▸ Objective
Return the lines from the line containing "clamp_frame();" through the line containing "record = json.load(file)" exactly. No other line should appear in the answer.

▸ Recorded information
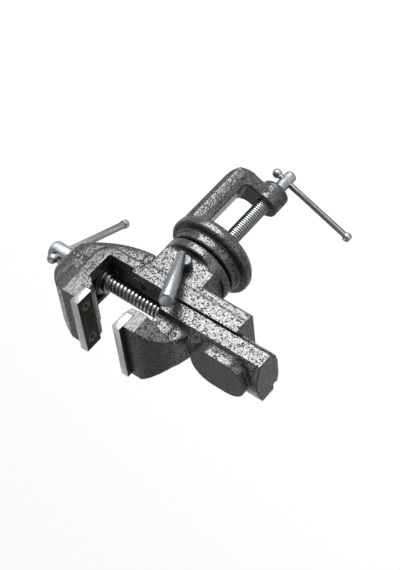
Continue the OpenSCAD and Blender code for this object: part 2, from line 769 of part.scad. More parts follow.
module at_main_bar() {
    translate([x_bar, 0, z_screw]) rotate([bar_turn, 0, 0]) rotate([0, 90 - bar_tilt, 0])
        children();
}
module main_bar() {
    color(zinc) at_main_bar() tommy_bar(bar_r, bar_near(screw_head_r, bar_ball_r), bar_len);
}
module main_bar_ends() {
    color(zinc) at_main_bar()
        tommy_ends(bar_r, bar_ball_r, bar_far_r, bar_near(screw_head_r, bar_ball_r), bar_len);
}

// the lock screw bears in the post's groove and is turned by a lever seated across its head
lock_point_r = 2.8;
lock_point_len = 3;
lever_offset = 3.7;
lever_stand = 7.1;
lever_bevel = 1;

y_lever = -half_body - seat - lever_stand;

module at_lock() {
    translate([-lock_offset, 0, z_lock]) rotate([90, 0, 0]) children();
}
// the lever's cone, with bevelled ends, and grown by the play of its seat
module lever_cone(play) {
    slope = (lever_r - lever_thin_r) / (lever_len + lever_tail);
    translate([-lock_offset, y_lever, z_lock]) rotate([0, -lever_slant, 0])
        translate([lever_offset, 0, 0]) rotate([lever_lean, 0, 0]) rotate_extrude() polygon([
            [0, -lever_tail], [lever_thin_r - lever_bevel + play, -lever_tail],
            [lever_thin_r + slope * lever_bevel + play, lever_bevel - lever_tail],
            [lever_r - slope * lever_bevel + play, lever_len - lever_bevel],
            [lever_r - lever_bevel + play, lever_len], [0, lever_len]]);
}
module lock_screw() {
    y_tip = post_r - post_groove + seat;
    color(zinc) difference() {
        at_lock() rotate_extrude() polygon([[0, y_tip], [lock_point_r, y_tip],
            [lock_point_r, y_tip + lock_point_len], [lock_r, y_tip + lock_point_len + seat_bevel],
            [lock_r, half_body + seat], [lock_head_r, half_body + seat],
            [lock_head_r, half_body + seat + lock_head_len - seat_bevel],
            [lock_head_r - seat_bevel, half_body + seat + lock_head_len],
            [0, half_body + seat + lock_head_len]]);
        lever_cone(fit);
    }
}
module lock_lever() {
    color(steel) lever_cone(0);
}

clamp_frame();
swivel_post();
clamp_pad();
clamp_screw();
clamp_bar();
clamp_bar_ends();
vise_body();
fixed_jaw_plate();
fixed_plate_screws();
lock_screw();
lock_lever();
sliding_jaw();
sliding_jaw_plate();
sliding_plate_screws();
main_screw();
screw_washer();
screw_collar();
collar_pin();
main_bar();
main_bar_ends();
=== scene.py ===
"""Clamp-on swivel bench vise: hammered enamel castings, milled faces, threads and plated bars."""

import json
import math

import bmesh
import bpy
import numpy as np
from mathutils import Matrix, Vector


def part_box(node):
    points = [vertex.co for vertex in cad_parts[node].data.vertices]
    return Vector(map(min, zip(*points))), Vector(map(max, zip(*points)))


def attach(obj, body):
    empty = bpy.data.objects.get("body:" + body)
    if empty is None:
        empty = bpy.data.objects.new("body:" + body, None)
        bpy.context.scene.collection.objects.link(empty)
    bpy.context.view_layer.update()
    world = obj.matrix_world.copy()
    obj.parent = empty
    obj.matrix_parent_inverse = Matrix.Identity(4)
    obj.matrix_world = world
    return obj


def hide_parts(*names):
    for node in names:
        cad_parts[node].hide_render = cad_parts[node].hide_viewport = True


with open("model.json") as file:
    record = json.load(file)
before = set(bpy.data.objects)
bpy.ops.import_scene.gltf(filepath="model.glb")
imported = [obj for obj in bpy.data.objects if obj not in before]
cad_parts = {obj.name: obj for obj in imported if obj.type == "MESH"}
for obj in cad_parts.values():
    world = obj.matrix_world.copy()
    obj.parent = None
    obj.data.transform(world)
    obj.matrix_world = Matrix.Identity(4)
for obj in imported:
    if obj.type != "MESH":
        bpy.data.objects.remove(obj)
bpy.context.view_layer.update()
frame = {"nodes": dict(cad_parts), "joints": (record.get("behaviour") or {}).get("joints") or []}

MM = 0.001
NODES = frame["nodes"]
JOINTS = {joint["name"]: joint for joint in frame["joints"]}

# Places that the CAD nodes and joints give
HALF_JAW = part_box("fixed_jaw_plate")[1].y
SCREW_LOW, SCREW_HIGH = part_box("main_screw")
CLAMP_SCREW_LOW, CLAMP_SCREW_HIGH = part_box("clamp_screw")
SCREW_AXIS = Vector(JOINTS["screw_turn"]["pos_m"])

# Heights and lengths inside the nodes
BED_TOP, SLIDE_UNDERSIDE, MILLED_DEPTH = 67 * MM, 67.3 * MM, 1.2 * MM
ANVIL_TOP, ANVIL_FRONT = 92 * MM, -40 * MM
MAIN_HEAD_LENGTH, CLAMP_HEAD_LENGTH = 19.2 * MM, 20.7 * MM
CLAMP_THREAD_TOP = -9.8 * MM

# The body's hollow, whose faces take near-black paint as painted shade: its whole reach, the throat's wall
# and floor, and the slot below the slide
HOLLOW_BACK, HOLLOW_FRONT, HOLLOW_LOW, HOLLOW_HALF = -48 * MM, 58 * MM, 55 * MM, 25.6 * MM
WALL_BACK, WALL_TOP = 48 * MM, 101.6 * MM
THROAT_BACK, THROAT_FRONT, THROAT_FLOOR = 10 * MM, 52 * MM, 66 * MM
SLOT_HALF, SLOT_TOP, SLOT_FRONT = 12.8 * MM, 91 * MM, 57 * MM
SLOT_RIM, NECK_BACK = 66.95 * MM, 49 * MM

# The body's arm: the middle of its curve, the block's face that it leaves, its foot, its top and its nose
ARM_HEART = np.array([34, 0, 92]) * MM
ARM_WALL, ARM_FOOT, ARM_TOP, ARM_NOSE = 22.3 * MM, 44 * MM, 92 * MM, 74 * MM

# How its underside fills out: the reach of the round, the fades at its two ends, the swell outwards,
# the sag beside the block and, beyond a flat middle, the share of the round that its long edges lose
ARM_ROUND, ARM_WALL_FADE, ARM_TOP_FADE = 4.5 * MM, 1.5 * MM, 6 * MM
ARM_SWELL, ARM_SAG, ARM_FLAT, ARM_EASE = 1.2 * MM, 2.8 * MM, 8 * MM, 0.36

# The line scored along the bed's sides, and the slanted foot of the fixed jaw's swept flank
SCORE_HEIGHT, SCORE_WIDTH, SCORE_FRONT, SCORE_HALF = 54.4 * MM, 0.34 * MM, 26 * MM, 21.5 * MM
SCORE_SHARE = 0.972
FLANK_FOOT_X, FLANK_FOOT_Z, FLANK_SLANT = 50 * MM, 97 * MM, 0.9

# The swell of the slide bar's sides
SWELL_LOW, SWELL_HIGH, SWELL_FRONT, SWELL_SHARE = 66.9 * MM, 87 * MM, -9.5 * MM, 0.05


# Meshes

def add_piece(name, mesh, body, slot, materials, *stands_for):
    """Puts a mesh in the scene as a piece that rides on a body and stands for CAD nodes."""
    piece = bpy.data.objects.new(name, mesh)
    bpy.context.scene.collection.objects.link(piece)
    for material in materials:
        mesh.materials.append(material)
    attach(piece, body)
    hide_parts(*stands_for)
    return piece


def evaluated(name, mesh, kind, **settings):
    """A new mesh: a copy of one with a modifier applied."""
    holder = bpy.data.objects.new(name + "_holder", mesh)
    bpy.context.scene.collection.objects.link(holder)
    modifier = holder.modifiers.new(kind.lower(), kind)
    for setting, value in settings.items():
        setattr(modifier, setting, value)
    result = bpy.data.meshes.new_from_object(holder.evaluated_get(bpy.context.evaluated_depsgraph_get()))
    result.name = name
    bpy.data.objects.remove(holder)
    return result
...
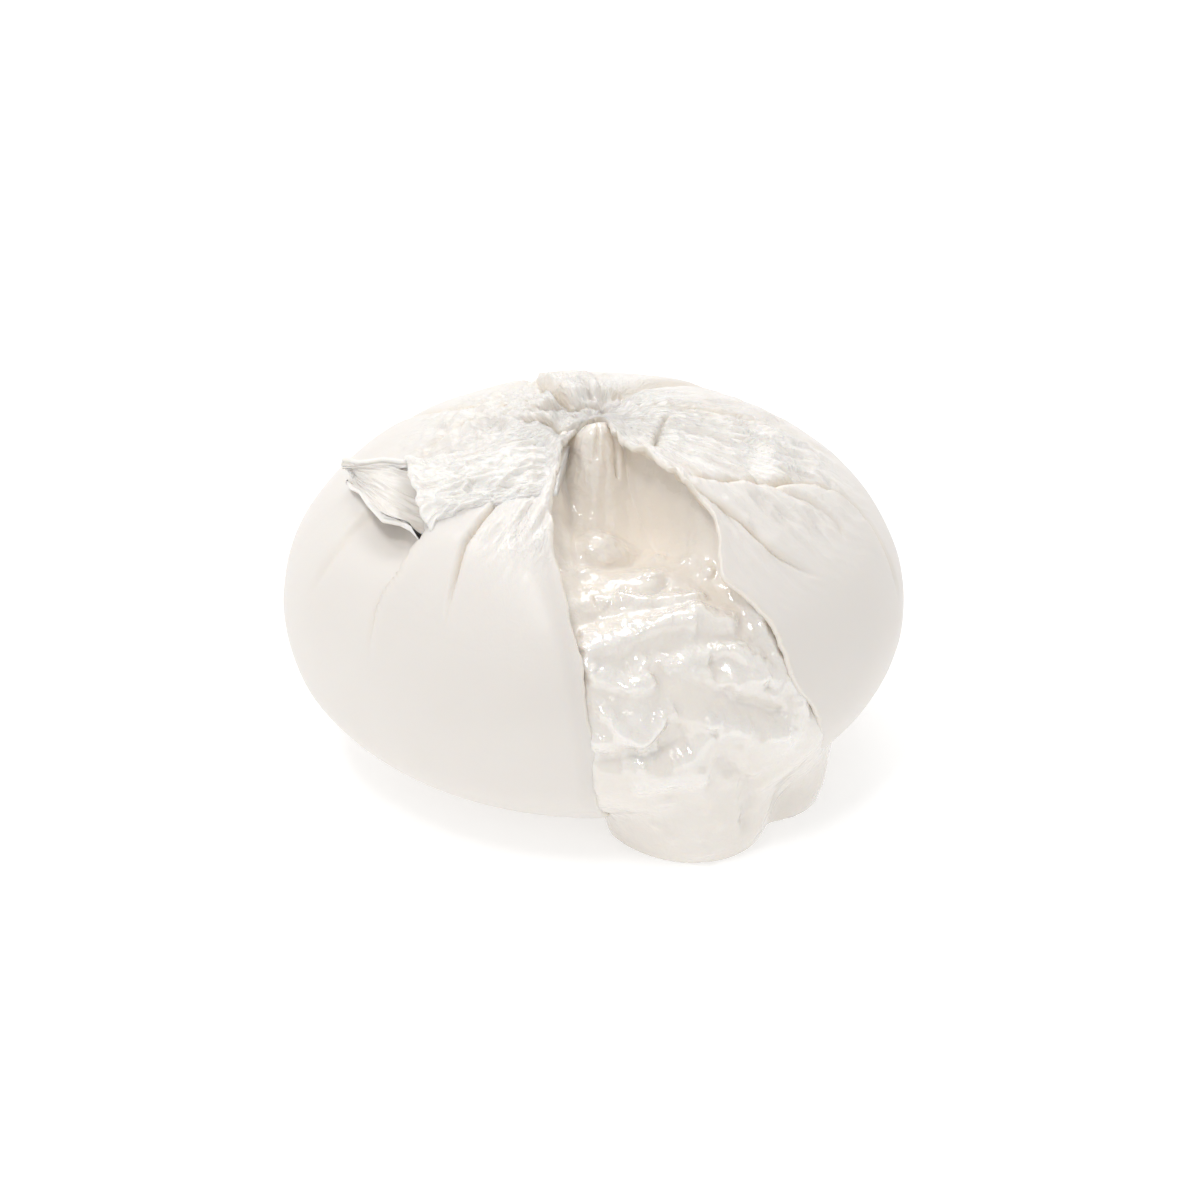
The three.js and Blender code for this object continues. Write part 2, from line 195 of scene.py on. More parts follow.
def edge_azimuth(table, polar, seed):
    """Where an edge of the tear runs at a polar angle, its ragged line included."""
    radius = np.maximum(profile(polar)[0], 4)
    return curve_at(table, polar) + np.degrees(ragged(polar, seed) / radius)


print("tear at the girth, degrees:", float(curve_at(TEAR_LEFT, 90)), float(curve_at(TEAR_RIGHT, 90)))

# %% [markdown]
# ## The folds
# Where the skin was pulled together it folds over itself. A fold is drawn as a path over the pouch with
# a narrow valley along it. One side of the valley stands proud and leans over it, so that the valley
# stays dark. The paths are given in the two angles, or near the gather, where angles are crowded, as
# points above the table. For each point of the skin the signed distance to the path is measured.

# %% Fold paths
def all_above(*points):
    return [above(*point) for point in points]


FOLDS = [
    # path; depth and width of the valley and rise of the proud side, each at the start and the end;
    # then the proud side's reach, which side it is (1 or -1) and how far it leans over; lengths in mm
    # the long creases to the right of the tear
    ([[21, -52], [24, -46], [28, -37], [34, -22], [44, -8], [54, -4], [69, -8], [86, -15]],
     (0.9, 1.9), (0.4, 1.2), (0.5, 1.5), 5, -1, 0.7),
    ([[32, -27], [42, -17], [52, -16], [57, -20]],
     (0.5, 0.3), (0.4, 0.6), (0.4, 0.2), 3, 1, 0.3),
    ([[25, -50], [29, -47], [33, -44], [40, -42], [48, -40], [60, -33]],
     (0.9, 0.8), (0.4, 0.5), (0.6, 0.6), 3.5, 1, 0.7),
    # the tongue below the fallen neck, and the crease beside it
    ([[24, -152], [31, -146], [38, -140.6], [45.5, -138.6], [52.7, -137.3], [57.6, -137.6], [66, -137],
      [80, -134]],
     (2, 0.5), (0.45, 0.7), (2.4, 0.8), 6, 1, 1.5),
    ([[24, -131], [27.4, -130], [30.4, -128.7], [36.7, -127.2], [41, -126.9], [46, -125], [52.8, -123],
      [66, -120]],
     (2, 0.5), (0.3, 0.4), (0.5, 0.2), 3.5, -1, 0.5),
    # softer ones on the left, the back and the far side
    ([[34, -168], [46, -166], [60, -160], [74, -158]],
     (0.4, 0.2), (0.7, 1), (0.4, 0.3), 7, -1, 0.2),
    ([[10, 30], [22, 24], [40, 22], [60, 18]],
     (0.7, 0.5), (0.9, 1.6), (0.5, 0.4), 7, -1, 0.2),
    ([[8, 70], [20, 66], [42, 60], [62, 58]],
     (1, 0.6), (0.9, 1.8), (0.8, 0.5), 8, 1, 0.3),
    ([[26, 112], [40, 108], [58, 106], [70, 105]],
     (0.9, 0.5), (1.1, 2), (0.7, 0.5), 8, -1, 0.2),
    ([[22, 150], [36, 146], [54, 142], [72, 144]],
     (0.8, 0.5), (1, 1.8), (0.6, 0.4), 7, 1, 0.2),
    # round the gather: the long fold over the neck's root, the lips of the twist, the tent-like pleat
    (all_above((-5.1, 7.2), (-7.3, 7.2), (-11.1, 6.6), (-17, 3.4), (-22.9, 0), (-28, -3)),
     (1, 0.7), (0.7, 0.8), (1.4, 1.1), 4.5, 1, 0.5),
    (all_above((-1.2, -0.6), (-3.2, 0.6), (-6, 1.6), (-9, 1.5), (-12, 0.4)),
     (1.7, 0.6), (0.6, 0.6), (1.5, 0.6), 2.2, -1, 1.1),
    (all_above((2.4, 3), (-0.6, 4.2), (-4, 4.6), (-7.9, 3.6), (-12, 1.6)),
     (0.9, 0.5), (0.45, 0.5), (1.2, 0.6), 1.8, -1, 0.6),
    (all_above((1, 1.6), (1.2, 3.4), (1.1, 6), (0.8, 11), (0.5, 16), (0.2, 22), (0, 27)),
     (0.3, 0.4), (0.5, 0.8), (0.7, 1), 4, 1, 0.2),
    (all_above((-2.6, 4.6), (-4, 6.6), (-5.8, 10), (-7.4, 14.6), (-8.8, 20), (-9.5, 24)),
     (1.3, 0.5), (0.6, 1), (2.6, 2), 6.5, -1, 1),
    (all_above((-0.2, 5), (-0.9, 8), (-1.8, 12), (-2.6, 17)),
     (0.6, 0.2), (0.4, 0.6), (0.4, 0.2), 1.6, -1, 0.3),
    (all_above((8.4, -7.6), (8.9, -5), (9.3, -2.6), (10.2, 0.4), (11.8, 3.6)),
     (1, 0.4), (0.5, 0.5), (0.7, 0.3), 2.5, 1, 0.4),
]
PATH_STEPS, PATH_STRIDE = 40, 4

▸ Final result
clamp_frame();
swivel_post();
clamp_pad();
clamp_screw();
clamp_bar();
clamp_bar_ends();
vise_body();
fixed_jaw_plate();
fixed_plate_screws();
lock_screw();
lock_lever();
sliding_jaw();
sliding_jaw_plate();
sliding_plate_screws();
main_screw();
screw_washer();
screw_collar();
collar_pin();
main_bar();
main_bar_ends();
=== scene.py ===
"""Clamp-on swivel bench vise: hammered enamel castings, milled faces, threads and plated bars."""

import json
import math

import bmesh
import bpy
import numpy as np
from mathutils import Matrix, Vector


def part_box(node):
    points = [vertex.co for vertex in cad_parts[node].data.vertices]
    return Vector(map(min, zip(*points))), Vector(map(max, zip(*points)))


def attach(obj, body):
    empty = bpy.data.objects.get("body:" + body)
    if empty is None:
        empty = bpy.data.objects.new("body:" + body, None)
        bpy.context.scene.collection.objects.link(empty)
    bpy.context.view_layer.update()
    world = obj.matrix_world.copy()
    obj.parent = empty
    obj.matrix_parent_inverse = Matrix.Identity(4)
    obj.matrix_world = world
    return obj


def hide_parts(*names):
    for node in names:
        cad_parts[node].hide_render = cad_parts[node].hide_viewport = True


with open("model.json") as file:
    record = json.load(file)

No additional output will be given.